Find the line that contains "What parts and". Output it and every line after it to the end of the records, exactly as they appear.
──────── Dataset entries ────────
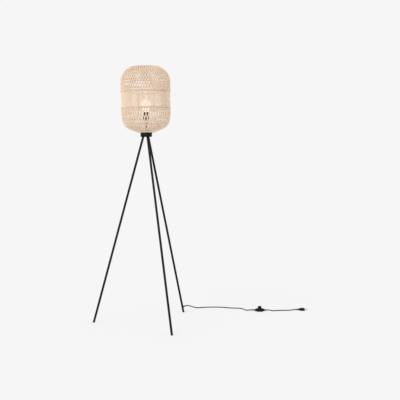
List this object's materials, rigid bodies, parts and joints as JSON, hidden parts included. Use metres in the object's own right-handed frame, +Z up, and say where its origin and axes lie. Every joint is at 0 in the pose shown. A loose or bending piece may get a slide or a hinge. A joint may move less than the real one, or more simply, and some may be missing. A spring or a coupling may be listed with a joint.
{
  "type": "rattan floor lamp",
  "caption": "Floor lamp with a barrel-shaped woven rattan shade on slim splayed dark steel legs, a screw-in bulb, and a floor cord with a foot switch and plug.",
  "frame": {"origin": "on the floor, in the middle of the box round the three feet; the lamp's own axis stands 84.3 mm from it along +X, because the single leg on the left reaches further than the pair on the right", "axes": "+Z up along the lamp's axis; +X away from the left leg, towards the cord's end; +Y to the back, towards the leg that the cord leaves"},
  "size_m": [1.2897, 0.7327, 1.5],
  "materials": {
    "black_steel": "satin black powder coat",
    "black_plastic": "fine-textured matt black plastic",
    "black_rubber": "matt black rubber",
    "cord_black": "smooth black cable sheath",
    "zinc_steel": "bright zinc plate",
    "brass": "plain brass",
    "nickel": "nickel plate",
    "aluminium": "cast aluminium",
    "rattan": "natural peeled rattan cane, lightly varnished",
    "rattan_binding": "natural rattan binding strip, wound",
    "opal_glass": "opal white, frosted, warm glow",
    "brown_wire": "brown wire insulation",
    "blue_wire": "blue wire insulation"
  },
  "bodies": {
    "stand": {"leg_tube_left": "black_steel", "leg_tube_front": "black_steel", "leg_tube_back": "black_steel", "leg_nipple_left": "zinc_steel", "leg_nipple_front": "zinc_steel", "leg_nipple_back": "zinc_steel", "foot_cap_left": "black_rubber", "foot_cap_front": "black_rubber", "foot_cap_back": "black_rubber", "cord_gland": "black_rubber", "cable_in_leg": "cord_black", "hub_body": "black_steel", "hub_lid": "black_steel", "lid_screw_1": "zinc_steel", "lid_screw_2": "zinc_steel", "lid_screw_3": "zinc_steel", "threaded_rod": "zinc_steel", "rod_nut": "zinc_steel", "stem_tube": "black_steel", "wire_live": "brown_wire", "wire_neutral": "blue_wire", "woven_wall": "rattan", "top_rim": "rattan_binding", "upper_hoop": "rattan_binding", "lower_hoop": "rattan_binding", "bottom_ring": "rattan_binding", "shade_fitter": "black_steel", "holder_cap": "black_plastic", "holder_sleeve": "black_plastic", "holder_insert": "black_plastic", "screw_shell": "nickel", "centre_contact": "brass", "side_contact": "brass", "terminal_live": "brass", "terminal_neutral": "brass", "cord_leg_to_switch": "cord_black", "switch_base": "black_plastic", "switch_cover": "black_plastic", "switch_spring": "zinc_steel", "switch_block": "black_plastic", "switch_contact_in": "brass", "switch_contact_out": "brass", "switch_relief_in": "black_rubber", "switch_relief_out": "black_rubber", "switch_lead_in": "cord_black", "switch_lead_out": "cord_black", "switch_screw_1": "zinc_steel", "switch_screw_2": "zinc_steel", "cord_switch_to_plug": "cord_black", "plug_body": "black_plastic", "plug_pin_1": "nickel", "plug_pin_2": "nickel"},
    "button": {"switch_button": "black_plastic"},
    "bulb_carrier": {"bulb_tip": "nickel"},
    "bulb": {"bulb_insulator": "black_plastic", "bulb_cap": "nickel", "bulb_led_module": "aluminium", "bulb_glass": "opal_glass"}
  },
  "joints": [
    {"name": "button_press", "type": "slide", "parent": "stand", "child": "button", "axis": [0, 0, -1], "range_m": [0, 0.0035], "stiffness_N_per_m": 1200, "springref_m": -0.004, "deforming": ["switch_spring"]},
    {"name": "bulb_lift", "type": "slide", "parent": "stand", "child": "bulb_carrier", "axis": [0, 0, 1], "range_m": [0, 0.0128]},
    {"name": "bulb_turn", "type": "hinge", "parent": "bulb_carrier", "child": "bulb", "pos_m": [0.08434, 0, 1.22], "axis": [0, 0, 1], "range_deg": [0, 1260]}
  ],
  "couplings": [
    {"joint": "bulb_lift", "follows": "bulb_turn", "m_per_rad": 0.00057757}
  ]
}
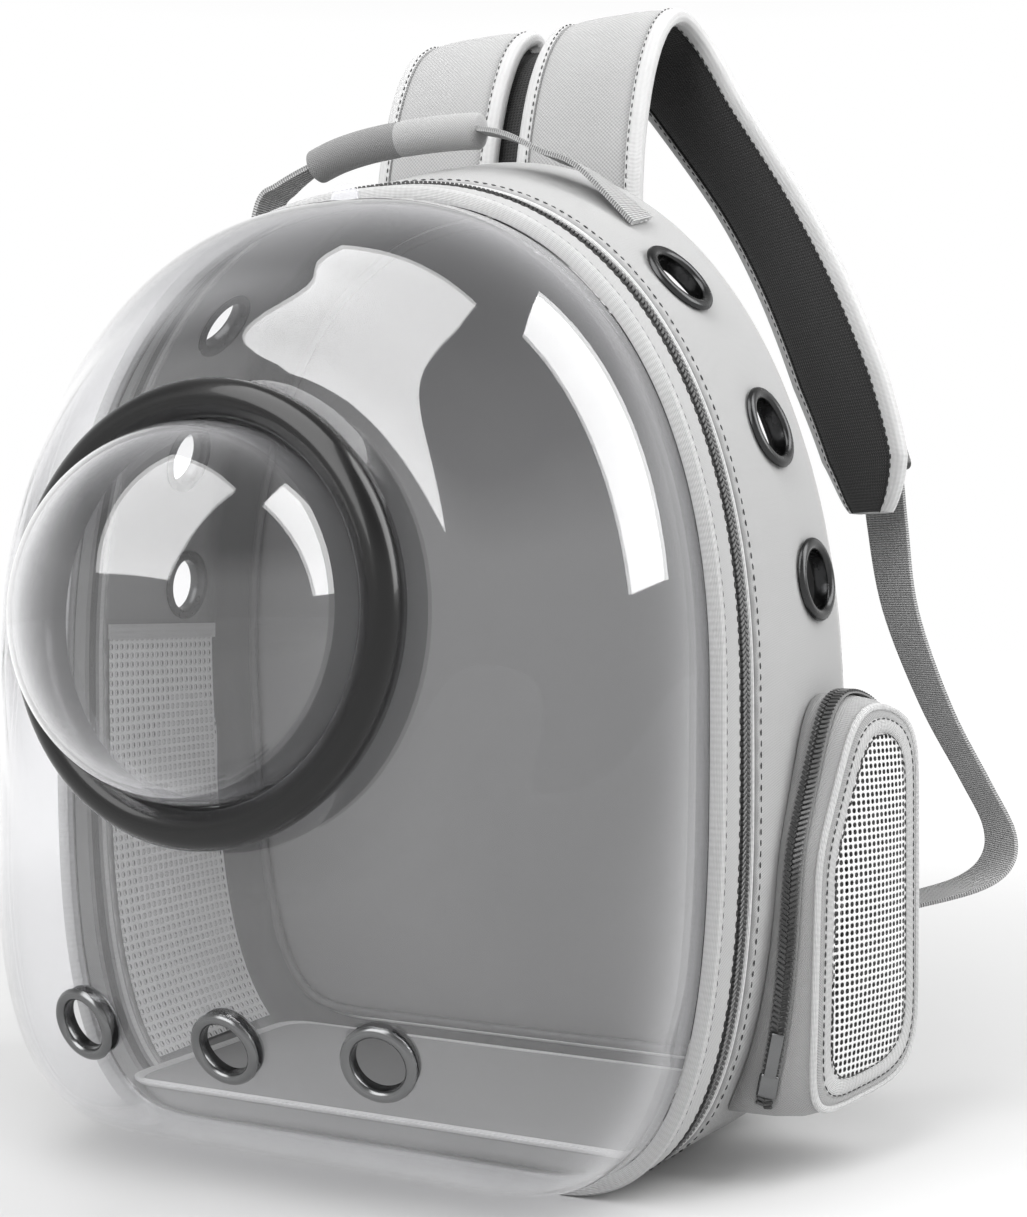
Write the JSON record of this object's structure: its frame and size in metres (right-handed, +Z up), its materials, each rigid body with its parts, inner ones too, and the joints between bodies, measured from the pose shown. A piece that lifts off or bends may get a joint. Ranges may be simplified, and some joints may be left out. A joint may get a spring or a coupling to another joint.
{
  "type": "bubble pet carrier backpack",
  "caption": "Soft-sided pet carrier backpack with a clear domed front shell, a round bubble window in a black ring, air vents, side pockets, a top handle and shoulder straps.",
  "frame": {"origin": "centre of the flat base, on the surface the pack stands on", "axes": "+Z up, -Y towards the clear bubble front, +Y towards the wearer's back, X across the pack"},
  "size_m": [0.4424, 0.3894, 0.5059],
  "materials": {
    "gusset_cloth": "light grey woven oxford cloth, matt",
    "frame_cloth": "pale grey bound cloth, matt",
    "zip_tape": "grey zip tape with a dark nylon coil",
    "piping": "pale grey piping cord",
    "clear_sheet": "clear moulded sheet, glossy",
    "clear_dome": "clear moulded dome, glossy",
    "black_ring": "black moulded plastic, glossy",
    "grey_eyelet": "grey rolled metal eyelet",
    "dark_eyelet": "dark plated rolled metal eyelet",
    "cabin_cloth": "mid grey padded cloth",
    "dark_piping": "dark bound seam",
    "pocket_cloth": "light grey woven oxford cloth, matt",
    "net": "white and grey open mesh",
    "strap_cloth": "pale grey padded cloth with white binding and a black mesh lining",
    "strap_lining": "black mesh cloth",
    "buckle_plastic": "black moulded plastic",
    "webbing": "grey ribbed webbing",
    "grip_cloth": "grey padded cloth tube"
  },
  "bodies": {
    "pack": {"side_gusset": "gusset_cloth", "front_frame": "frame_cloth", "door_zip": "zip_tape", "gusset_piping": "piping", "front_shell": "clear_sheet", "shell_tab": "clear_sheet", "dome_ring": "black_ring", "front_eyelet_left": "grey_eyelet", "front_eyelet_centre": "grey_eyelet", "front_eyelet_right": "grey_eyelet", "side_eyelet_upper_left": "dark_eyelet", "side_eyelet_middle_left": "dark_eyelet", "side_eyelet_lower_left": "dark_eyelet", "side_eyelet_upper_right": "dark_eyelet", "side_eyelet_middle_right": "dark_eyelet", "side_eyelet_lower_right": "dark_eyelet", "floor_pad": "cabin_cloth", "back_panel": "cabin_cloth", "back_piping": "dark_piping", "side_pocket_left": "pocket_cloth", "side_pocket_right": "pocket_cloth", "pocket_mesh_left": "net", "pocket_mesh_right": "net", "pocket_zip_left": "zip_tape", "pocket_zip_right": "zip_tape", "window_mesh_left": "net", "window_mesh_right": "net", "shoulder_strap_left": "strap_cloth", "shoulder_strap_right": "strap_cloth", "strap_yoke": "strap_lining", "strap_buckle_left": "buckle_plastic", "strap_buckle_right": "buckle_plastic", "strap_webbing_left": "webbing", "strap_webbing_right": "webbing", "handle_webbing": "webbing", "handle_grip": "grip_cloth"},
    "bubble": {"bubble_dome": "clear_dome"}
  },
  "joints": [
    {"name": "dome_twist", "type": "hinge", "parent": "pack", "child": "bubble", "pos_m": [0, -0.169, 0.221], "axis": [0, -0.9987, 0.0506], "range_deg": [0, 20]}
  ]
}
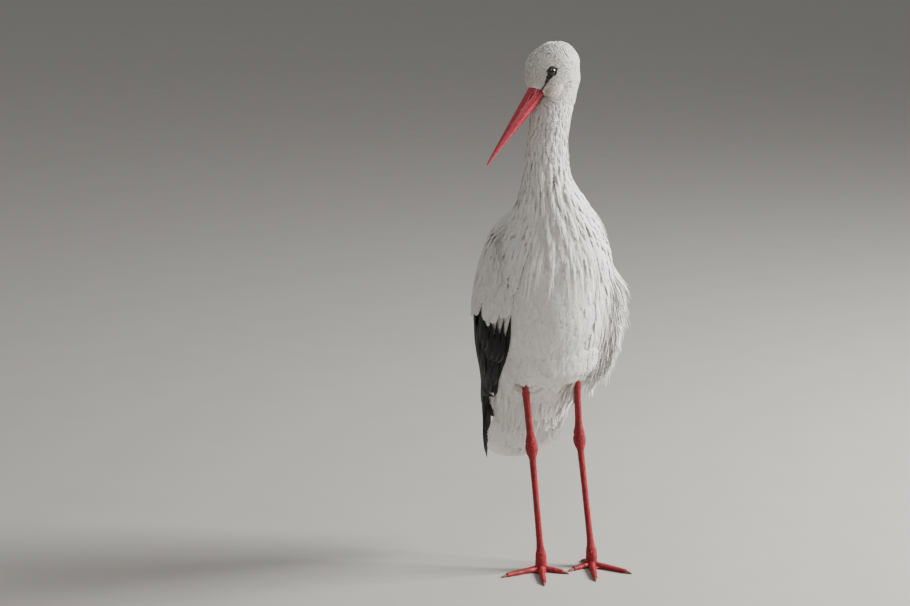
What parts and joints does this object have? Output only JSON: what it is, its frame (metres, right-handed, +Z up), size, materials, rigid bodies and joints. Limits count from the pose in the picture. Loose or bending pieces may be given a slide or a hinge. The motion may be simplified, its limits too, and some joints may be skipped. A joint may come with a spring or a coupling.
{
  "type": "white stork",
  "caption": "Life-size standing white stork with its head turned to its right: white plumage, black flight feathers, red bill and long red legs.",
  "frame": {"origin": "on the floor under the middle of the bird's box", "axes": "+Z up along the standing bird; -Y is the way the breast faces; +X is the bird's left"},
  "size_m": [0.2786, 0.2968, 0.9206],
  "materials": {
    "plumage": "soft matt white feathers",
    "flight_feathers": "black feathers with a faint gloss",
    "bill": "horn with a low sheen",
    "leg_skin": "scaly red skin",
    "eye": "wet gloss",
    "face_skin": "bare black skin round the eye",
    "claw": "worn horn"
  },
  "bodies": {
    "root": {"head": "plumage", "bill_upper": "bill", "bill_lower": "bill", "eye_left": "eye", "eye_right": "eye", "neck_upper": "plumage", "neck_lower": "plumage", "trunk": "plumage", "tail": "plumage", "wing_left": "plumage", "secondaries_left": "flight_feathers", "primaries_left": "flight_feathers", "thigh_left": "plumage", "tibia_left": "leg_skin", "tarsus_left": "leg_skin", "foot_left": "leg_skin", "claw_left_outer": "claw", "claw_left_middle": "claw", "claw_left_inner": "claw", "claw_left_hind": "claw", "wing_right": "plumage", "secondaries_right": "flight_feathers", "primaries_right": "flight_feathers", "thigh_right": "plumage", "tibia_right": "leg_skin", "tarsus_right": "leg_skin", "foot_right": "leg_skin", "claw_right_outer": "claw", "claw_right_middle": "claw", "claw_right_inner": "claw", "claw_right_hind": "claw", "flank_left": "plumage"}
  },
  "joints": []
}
────────
Task answer:
What parts and joints does this object have? Output only JSON: what it is, its frame (metres, right-handed, +Z up), size, materials, rigid bodies and joints. Limits count from the pose in the picture. Loose or bending pieces may be given a slide or a hinge. The motion may be simplified, its limits too, and some joints may be skipped. A joint may come with a spring or a coupling.
{
  "type": "white stork",
  "caption": "Life-size standing white stork with its head turned to its right: white plumage, black flight feathers, red bill and long red legs.",
  "frame": {"origin": "on the floor under the middle of the bird's box", "axes": "+Z up along the standing bird; -Y is the way the breast faces; +X is the bird's left"},
  "size_m": [0.2786, 0.2968, 0.9206],
  "materials": {
    "plumage": "soft matt white feathers",
    "flight_feathers": "black feathers with a faint gloss",
    "bill": "horn with a low sheen",
    "leg_skin": "scaly red skin",
    "eye": "wet gloss",
    "face_skin": "bare black skin round the eye",
    "claw": "worn horn"
  },
  "bodies": {
    "root": {"head": "plumage", "bill_upper": "bill", "bill_lower": "bill", "eye_left": "eye", "eye_right": "eye", "neck_upper": "plumage", "neck_lower": "plumage", "trunk": "plumage", "tail": "plumage", "wing_left": "plumage", "secondaries_left": "flight_feathers", "primaries_left": "flight_feathers", "thigh_left": "plumage", "tibia_left": "leg_skin", "tarsus_left": "leg_skin", "foot_left": "leg_skin", "claw_left_outer": "claw", "claw_left_middle": "claw", "claw_left_inner": "claw", "claw_left_hind": "claw", "wing_right": "plumage", "secondaries_right": "flight_feathers", "primaries_right": "flight_feathers", "thigh_right": "plumage", "tibia_right": "leg_skin", "tarsus_right": "leg_skin", "foot_right": "leg_skin", "claw_right_outer": "claw", "claw_right_middle": "claw", "claw_right_inner": "claw", "claw_right_hind": "claw", "flank_left": "plumage"}
  },
  "joints": []
}